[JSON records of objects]
**********

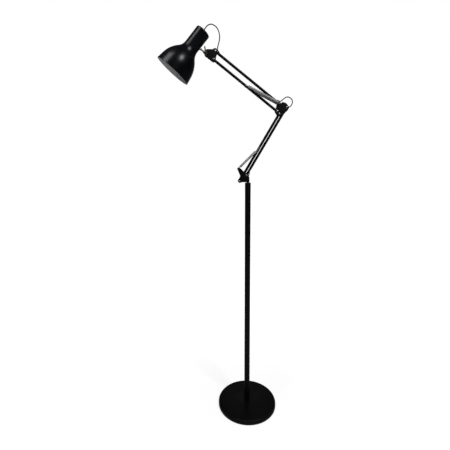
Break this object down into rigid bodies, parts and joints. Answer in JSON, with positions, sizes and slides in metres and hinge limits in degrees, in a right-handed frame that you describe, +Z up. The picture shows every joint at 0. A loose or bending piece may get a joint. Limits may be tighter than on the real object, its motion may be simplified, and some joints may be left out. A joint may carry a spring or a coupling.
{
  "type": "adjustable arm floor lamp",
  "caption": "Floor lamp with a round weighted base, a straight post, spring-balanced parallelogram arms and a tilting, turning bell shade.",
  "frame": {"origin": "on the floor under the post, where the post's axis meets the plane that the base stands on", "axes": "+Z up along the post; the arms lie in the XZ plane, with the lower arm leaning to +X and the shade out to -X; -Y is the wing nut's side"},
  "size_m": [0.53, 0.2614, 1.6232],
  "materials": {
    "black_paint": "semi-gloss black paint",
    "shade_paint": "satin blue-black paint outside, white enamel inside",
    "ballast_iron": "rough cast",
    "floor_pad": "matt foam rubber",
    "black_rubber": "matt",
    "zinc_steel": "zinc plated",
    "black_oxide_steel": "black oxide",
    "bright_steel": "nickel plated",
    "chrome_stem": "bright chrome",
    "spring_steel": "drawn and plated wire",
    "black_nylon": "moulded nylon",
    "wing_nut_black": "black plated",
    "holder_plastic": "moulded phenolic",
    "brass_thread": "bright",
    "lead_sheath": "soft PVC sheath",
    "opal_glass": "opal",
    "bulb_cap_aluminium": "bright rolled"
  },
  "bodies": {
    "stand": {"base_cover": "black_paint", "base_weight": "ballast_iron", "base_pad": "floor_pad", "base_nipple": "zinc_steel", "base_nut": "zinc_steel", "base_washer": "zinc_steel", "cord_gland": "black_rubber", "post_plug": "zinc_steel", "post": "black_paint", "post_bush": "black_nylon", "stand_cord": "lead_sheath"},
    "swivel": {"spigot": "black_oxide_steel", "spigot_clip": "black_oxide_steel", "bracket_foot": "black_paint", "base_plate_front": "black_paint", "base_plate_rear": "black_paint", "base_rivets": "bright_steel", "horn_pins": "black_oxide_steel", "swivel_cord": "lead_sheath", "base_cord": "lead_sheath", "lower_spring_front": "spring_steel", "lower_spring_rear": "spring_steel"},
    "lower_main": {"lower_main_rod": "black_paint", "lower_main_bushes": "black_nylon", "lower_cord": "lead_sheath"},
    "lower_link": {"lower_link_rod": "black_paint", "lower_link_bushes": "black_nylon", "lower_spring_pin": "bright_steel"},
    "elbow": {"elbow_plate_front": "black_paint", "elbow_plate_rear": "black_paint", "elbow_rivets": "bright_steel", "elbow_pin": "bright_steel", "elbow_cord_a": "lead_sheath", "elbow_cord_b": "lead_sheath", "upper_spring_front": "spring_steel", "upper_spring_rear": "spring_steel"},
    "upper_main": {"upper_main_rod": "black_paint", "upper_main_bushes": "black_nylon", "upper_cord": "lead_sheath"},
    "upper_link": {"upper_link_rod": "black_paint", "upper_link_bushes": "black_nylon", "upper_spring_pin": "bright_steel"},
    "head": {"head_plate_front": "black_paint", "head_plate_rear": "black_paint", "head_rivets": "bright_steel", "tilt_bolt": "bright_steel", "tilt_washer": "zinc_steel", "head_cord_a": "lead_sheath"},
    "wing_nut": {"wing_nut": "wing_nut_black"},
    "tilt_block": {"tilt_block": "bright_steel", "head_cord_b": "lead_sheath"},
    "shade": {"shade": "shade_paint", "stem": "chrome_stem", "stem_nut": "zinc_steel", "cord_grip": "black_rubber", "lampholder": "holder_plastic", "socket_shell": "brass_thread", "head_cord_c": "lead_sheath", "bulb_glass": "opal_glass", "bulb_cap": "bulb_cap_aluminium"}
  },
  "joints": [
    {"name": "base_swivel", "type": "hinge", "parent": "stand", "child": "swivel", "pos_m": [0, 0, 1.016], "axis": [0, 0, 1], "range_deg": [-170, 170]},
    {"name": "lower_arm", "type": "hinge", "parent": "swivel", "child": "lower_main", "pos_m": [-0.006, 0, 1.046], "axis": [0, 1, 0], "range_deg": [-60, 2], "deforming": ["base_cord", "lower_spring_front", "lower_spring_rear"]},
    {"name": "lower_link_pivot", "type": "hinge", "parent": "swivel", "child": "lower_link", "pos_m": [-0.03422, 0, 1.02207], "axis": [0, 1, 0], "range_deg": [-60, 2]},
    {"name": "elbow_level", "type": "hinge", "parent": "lower_main", "child": "elbow", "pos_m": [0.15176, 0, 1.31169], "axis": [0, 1, 0], "range_deg": [-2, 60], "deforming": ["elbow_cord_a"]},
    {"name": "upper_arm", "type": "hinge", "parent": "elbow", "child": "upper_main", "pos_m": [0.12224, 0, 1.32795], "axis": [0, 1, 0], "range_deg": [-45, 35], "deforming": ["elbow_cord_b", "upper_spring_front", "upper_spring_rear"]},
    {"name": "upper_link_pivot", "type": "hinge", "parent": "elbow", "child": "upper_link", "pos_m": [0.11484, 0, 1.29826], "axis": [0, 1, 0], "range_deg": [-45, 35]},
    {"name": "head_level", "type": "hinge", "parent": "upper_main", "child": "head", "pos_m": [-0.12835, 0, 1.52374], "axis": [0, 1, 0], "range_deg": [-35, 45], "deforming": ["head_cord_a"]},
    {"name": "head_tilt", "type": "hinge", "parent": "head", "child": "tilt_block", "pos_m": [-0.16575, 0, 1.51604], "axis": [0, 1, 0], "range_deg": [-40, 35], "deforming": ["head_cord_b"]},
    {"name": "shade_swivel", "type": "hinge", "parent": "tilt_block", "child": "shade", "pos_m": [-0.16575, 0, 1.51604], "axis": [-0.7593, 0, 0.6508], "range_deg": [-45, 45], "deforming": ["head_cord_c"]},
    {"name": "wing_nut_turn", "type": "hinge", "parent": "head", "child": "wing_nut", "pos_m": [-0.16575, 0, 1.51604], "axis": [0, 1, 0], "range_deg": [-20, 160]}
  ],
  "couplings": [
    {"joint": "lower_link_pivot", "follows": "lower_arm", "ratio": 1},
    {"joint": "elbow_level", "follows": "lower_arm", "ratio": -1},
    {"joint": "upper_link_pivot", "follows": "upper_arm", "ratio": 1},
    {"joint": "head_level", "follows": "upper_arm", "ratio": -1}
  ]
}
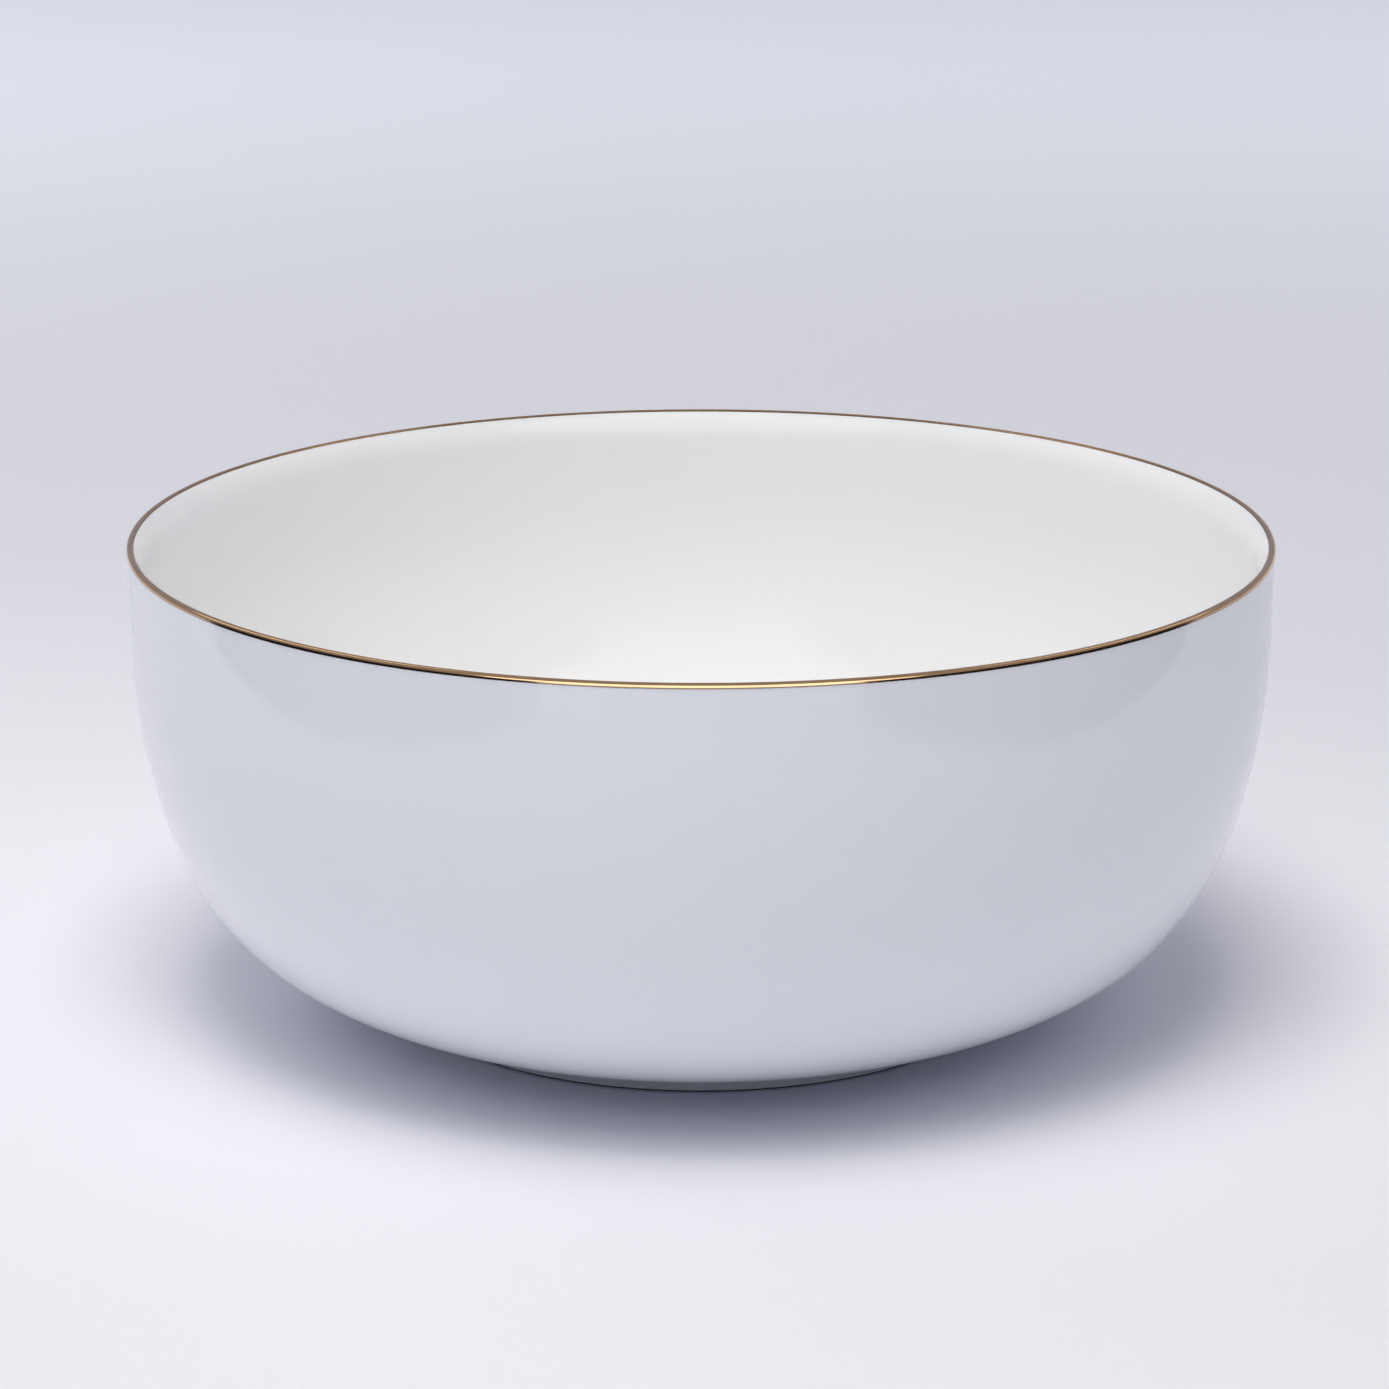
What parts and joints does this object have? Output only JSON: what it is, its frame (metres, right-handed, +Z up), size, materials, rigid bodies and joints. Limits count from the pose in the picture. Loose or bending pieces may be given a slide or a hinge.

**********

Problem:
Note every line above where the string "with" shows up, and copy those lines.

Full answer:
Break this object down into rigid bodies, parts and joints. Answer in JSON, with positions, sizes and slides in metres and hinge limits in degrees, in a right-handed frame that you describe, +Z up. The picture shows every joint at 0. A loose or bending piece may get a joint. Limits may be tighter than on the real object, its motion may be simplified, and some joints may be left out. A joint may carry a spring or a coupling.
  "caption": "Floor lamp with a round weighted base, a straight post, spring-balanced parallelogram arms and a tilting, turning bell shade.",
  "frame": {"origin": "on the floor under the post, where the post's axis meets the plane that the base stands on", "axes": "+Z up along the post; the arms lie in the XZ plane, with the lower arm leaning to +X and the shade out to -X; -Y is the wing nut's side"},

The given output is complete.